Category: Non-Fiction
Reviewed by: Susan Raizer
Title: From Jars to Stars: How Ball Came to Build a Comet-Hunting Machine
Author: Todd Neff
NSS Amazon link for this book
Format: Paperback
Pages: 328
Publisher:
Earthview Media
Date: 2010
Retail Price: $24.95
ISBN: 0982958307
The title of the book, From Jars to the Stars, is intriguing and immediately captures the reader’s attention. The book, by a former Colorado science reporter, Todd Neff, does not disappoint. It is a fast paced book about a company that mirrors the birth and growth of the aerospace industry in a way that is easily understandable and enjoyable.
Approximately one third of the book is devoted to the history and evolution of the company, which would become the present-day Ball Aerospace and Technologies. While the first few chapters are a little dry, the information is necessary to lay the foundation for the growth of the company. The author introduces the reader to the scientists, engineers and managers who created and developed each new product from scratch, succeeding in creating the seemingly impossible through trial and error and technological breakthroughs. Throughout the book, there are photos of the players and the products that were being created as well as charts which further enhanced the reader’s knowledge about the company.
The company began as the Wooden Jacket Can Company in 1880 in Buffalo, NY. The five Ball brothers founded the company to sell wood-jacketed tins they manufactured to hold paint supplies. The company’s name was changed to Ball Brothers Glass Manufacturing Company to identify its expanded product line that included glass (Mason) jars used for home canning. In 1887, the company moved to Muncie, Indiana to be closer to more sources of natural gas for the factory.
Over the years, the company expanded by acquiring smaller glass manufacturers. This growth mindset, which continues to this day, helped them produce an ever increasing and expansive array of products both for the consumer, for agriculture and most importantly for us, for space.
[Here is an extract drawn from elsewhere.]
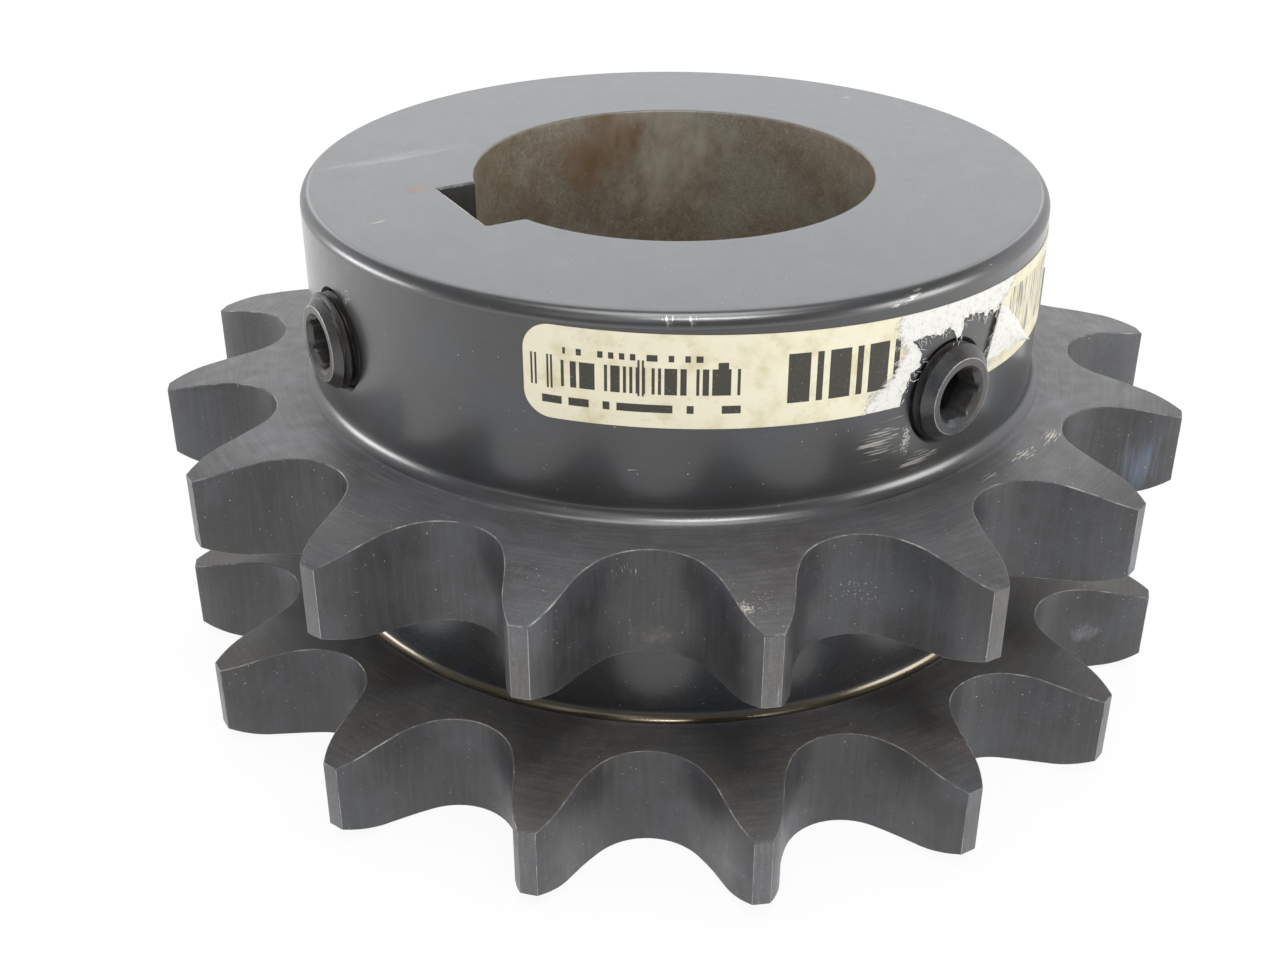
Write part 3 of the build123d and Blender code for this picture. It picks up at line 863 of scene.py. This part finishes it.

In the 1950s, the son of one of the founders inherited a company that was complacent in its jars and bottles manufacturing. In an effort to reinvigorate it, he purchased a scale company in Boulder, Co, a move that would prove to be the catalyst for the company’s entry into the aerospace industry. In 1956, this scion of the jar manufacturer became Ball Brother Research Corporation, with the mandated purpose to pursue research and development in the sciences and engineering. It proved to be an ideal setting. For, in Boulder at that time, in the Upper Air Laboratory of the Physics Department at the University of Colorado, there was a group of engineers and scientists who won an Air Force contract to build pointing devices that were incorporated into sounding rockets to study the sun. The researchers at Ball and the academics at the University soon joined forces to build increasingly more sophisticated instruments, rockets and other space materials. Many of the Ball engineers and scientists were graduates of the University of Colorado.
The second section of the book takes the reader through the growing pains of creating not just instrumentation but the vehicles to take this technology into space. Their first success was in developing and building the first seven Orbiting Solar Observatories for NASA. These early satellites were used to study the sun.
As Ball employees became more confident in their products, management went after bigger projects, including an ingenious concept to rendezvous with a comet and send an impactor into it to study its composition. The story of the company’s work on Deep Impact occupies almost one-half of the book. The story begins with winning of the contract, then moves through the building of the twinned spacecraft: one of which would impact comet Tempel 1, and the other that would observe the impact as it flew by the comet. As costs mount and timetables slip, the players become familiar through Mr. Neff’s biographies of them, his recounting of management decision-making processes, and the company’s interactions with NASA and the Jet Propulsion Laboratory. By the time the book got to the Deep Impact launch (which occurred in January 2005), this reader was keeping her vigil along with the Ball people and shared in their joy as the craft and its companion fulfilled mission plans. (It impacted Comet Tempel 1 in July 2005, and in an extended mission, reached comet Hartley in November 2010.)
With the success of Deep Impact, this part of the company, known as Ball Aerospace & Technologies Corp., went on to achieve success in providing the technologies for Kepler and other spacecraft. Coupled with this, the parent company, Ball Corporation, diversified into other products after spinning off its canning jar operation.
The author writes in a style that is easy to read and understandable. He provided much insight into the people, through interviews and anecdotes, who made this company so important to the aerospace industry and to our further understanding of space. There were some typos. Facts have been checked and verified by this reviewer, both from the company’s website and other sources.
This is a book that everyone interested in the growth and development of American technology and space history should read. As was mentioned above, the story of this company could be the story of the growth and evolution of all the major aerospace companies today. NSS members will enjoy the book and find many known references to historical events and craft throughout it. It is also a good beginning book for young adults yearning to understand how we developed the craft and the instrumentation to learn about our planet and the universe.